PS: I was referring to Don, too, as well as the other members of the committee, when I wrote this: “I thought EVERY SINGLE person added a lot to the process and represented themselves and their areas well. I think everyone said what they thought and challenged what they disagreed with (respectfully, intelligently, and forcefully), heard each other, revealed and were open to challenges to their personal commitments/biases.”
He was not merely a silent, passive recipient of our wisdom, but, as he says, was involved in three separate sessions of give and take discussion, asking questions of us and answering our questions, clarifying terms and challenging observations.
Just in case that wasn’t clear from the above.

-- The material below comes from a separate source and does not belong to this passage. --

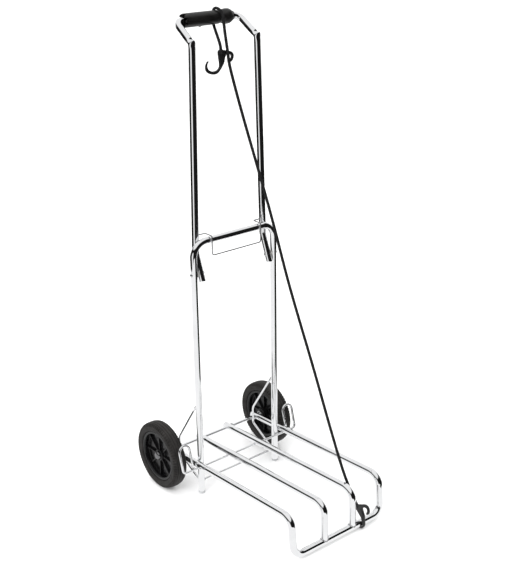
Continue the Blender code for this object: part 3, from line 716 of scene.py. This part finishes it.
# weld metal, plated over with the frame
bm = bmesh.new()
for s, side in SIDES:
    x = s * LEG_X
    for k, dx in enumerate((-5.4, 5.4)):
        blob(bm, V(x + dx, GUARD_Y + 2.2, GUARD_Z), (3.0, 2.0, 2.4), seed=s * 3.1 + k)
        blob(bm, V(x + dx * 0.45, AXLE_Y - AXLE_R - 0.4, WHEEL_R + 0.4), (2.0, 1.6, 2.4), seed=s * 5.3 + k)
    blob(bm, V(x, GUARD_Y + 2.6, GUARD_Z + 2.0), (3.6, 1.8, 1.7), seed=s * 1.9)
    blob(bm, V(x, GUARD_Y + 2.6, GUARD_Z - 2.2), (3.4, 1.7, 1.5), seed=s * 8.9)
    bead(bm, V(s * (LEG_X - TUBE_R + 0.2), LEG_Y, LOWER_ROD_Z), (1, 0, 0), 2.9, 1.25, seed=s * 2.3)
    blob(bm, V(x, LEG_Y + TUBE_R + 0.9, 205), (3.2, 1.7, 5.0), seed=s * 4.7)
    blob(bm, V(x, LEG_Y + TUBE_R + 0.8, 28.5), (3.1, 1.6, 4.4), seed=s * 6.1)
    blob(bm, V(s * LOOP_IN_X, GUARD_Y + 0.4, GUARD_Z + WIRE_R + 1.2), (3.4, 2.8, 2.4), seed=s * 7.7)
put("frame_welds", bm, WELD, "frame", (), 50)

for s, side in SIDES:
    bore = TUBE_R - TUBE_WALL
    profile = softened([(TUBE_R - 1.2, 0), (TUBE_R + 0.4, 1.4), (TUBE_R + 0.4, FOOT_H), (bore - GAP, FOOT_H + 0.1),
                        (bore - GAP, 14), (bore - 1.2, 16)], 0.5, False)
    bm = bmesh.new()
    made = [[bm.verts.new(V(s * LEG_X + r * math.cos(a), LEG_Y + r * math.sin(a), z))
             for a in full_turn(32, 0.5)] for r, z in profile]
    capped(bm, made)
    put(f"foot_plug_moulded_{side}", bm, PLUG, "frame", (f"foot_plug_{side}",))

AXLE_AT = V(0, AXLE_Y, WHEEL_R)
turned("axle_rod", [(-AXLE_HALF, AXLE_R - 0.8), (-AXLE_HALF + 0.8, AXLE_R), (AXLE_HALF - 0.8, AXLE_R),
                    (AXLE_HALF, AXLE_R - 0.8)], AXLE_AT, CHROME_WIRE, "frame", "axle", 32, closed=False)

# ---- wheels ----
HUB_R, HUB_IN, HUB_OUT, BUSH_R = 13.0, 17.0, 9.0, 6.2
RIM_R, RIM_IN, RIM_HALF, WEB_HALF, RIBS = 56.0, 49.0, 12.5, 1.5, 8
LUGS = 72

# Half of the tyre's section, from the bead over the sidewall to the middle of the tread: x, r and 1 where a
# lug slot may cut.
TYRE_HALF = ((10.2, 56.3, 0), (12.4, 56.4, 0), (13.9, 57.0, 0), (14.7, 58.0, 0), (15.0, 59.4, 0), (15.5, 60.3, 0),
             (15.7, 61.4, 0), (15.35, 61.9, 0), (15.4, 62.5, 0), (15.9, 63.0, 0), (16.0, 64.4, 0), (15.7, 64.9, 0),
             (15.7, 65.4, 0), (16.0, 65.9, 0), (15.95, 66.8, 0), (15.9, 67.2, 1), (15.6, 68.6, 1), (15.0, 70.1, 1),
             (14.1, 71.5, 1), (13.0, 72.6, 1), (12.0, 73.25, 1), (11.7, 73.4, 0), (10.6, 73.85, 0), (10.1, 73.9, 0),
             (9.8, 72.7, 0), (8.9, 72.8, 0), (8.6, 74.3, 0), (7.2, 74.6, 0), (5.0, 74.88, 0), (4.5, 74.9, 0),
             (4.2, 73.5, 0), (3.3, 73.55, 0), (3.0, 74.97, 0), (1.5, 75.0, 0))
TYRE_LOOP = list(TYRE_HALF) + [(-x, r, cut) for x, r, cut in reversed(TYRE_HALF)]
SLOT_DEPTH = 2.1
PITCH = ((0.0, 0), (0.5, 0), (0.56, 1), (0.94, 1))     # where in a lug's pitch the slot begins and ends


def tyre(name, centre, body, node):
    """A tyre with slots between the lugs of both shoulders."""
    bm = bmesh.new()
    made = []
    for lug in range(LUGS):
        for share, slot in PITCH:
            ring = []
            for x, r, cut in TYRE_LOOP:
                # the two shoulders are half a pitch out of step
                a = 2 * math.pi * (lug + share + (0.5 if x < 0 else 0)) / LUGS
                if cut and slot:
                    toward = Vector((x * 0.55, 64 - r)).normalized()
                    x, r = x - math.copysign(SLOT_DEPTH * 0.75, x), r + toward.y * SLOT_DEPTH * 0.8
                ring.append(bm.verts.new(centre + V(x, r * math.cos(a), r * math.sin(a))))
            made.append(ring)
    skin(bm, made + [made[0]])
    return put(name, bm, RUBBER, body, (node,), 48)


def rim(name, centre, s, body, node):
    """Ring, web and hub turned in one, with eight ribs joined on."""
    lip = [(RIM_HALF, RIM_IN + 1.5), (RIM_HALF, RIM_R - 0.5), (RIM_HALF - 1.5, RIM_R)]
    dish = [(RIM_HALF - 3, RIM_IN), (WEB_HALF + 0.8, RIM_IN - 0.6), (WEB_HALF, RIM_IN - 1.8), (WEB_HALF, 38),
            (WEB_HALF + 0.5, 37.4), (WEB_HALF + 0.5, 36.6), (WEB_HALF, 36), (WEB_HALF, HUB_R + 2.2),
            (WEB_HALF + 0.8, HUB_R + 0.6)]
    profile = lip + [(-x, r) for x, r in reversed(lip)] + [(-x, r) for x, r in dish]
    profile += [(-HUB_IN + 2, HUB_R), (-HUB_IN, HUB_R - 1.5), (-HUB_IN, BUSH_R + GAP), (HUB_OUT, BUSH_R + GAP),
                (HUB_OUT, HUB_R - 1.5), (HUB_OUT - 1.5, HUB_R)] + dish[::-1]
    bm = bmesh.new()
    lathe(bm, [(s * x, r) for x, r in softened(profile, 0.7)], centre, 96)
    body_ob = put(name, bm, RIM, None, (), 30)
    for turn in full_turn(RIBS):
        bm = bmesh.new()
        bmesh.ops.create_cube(bm, size=1)
        for v in bm.verts:
            # half depth, half width and radius at the rib's outer and inner end
            deep, wide, r = (7.0, 1.0, RIM_IN + 1.0) if v.co.z > 0 else (6.2, 1.35, HUB_R - 1.0)
            v.co = V(v.co.x * 2 * deep, v.co.y * 2 * wide, r)
        upright = [e for e in bm.edges if abs((e.verts[0].co - e.verts[1].co).normalized().z) > 0.9]
        bmesh.ops.bevel(bm, geom=upright, offset=0.6 * MM, segments=3, affect="EDGES")
        join(body_ob, bm, turn, centre, RIM)
    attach(body_ob, body)
    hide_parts(node)
    return body_ob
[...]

PPS: Just to clarify, the “setting aside the outcome” comment in the last section is not intended nor should it be read to express any sort of preference on my part among the candidates (I was unable to attend Dr. Martyn’s interview and besides all of that stuff is confidential).
I ONLY meant to separate consideration of the process from consideration of the outcome, and with respect to the process, as I say, I was highly satisfied.
And now I stop.
PhiloDave,
Are you telling us that the search committee for the vice-president position submitted a ranked list to the president? Before I retired nearly five years ago, the required procedure was to submit a list that was not ranked. Has that requirement changed?
Hi, Glenn.
No, I meant to say that our process was NOT that for anyone who thought or imagined that it was. The President was involved in discussions all along and so gathered our feedback along the way. Sorry for the lack of clarity.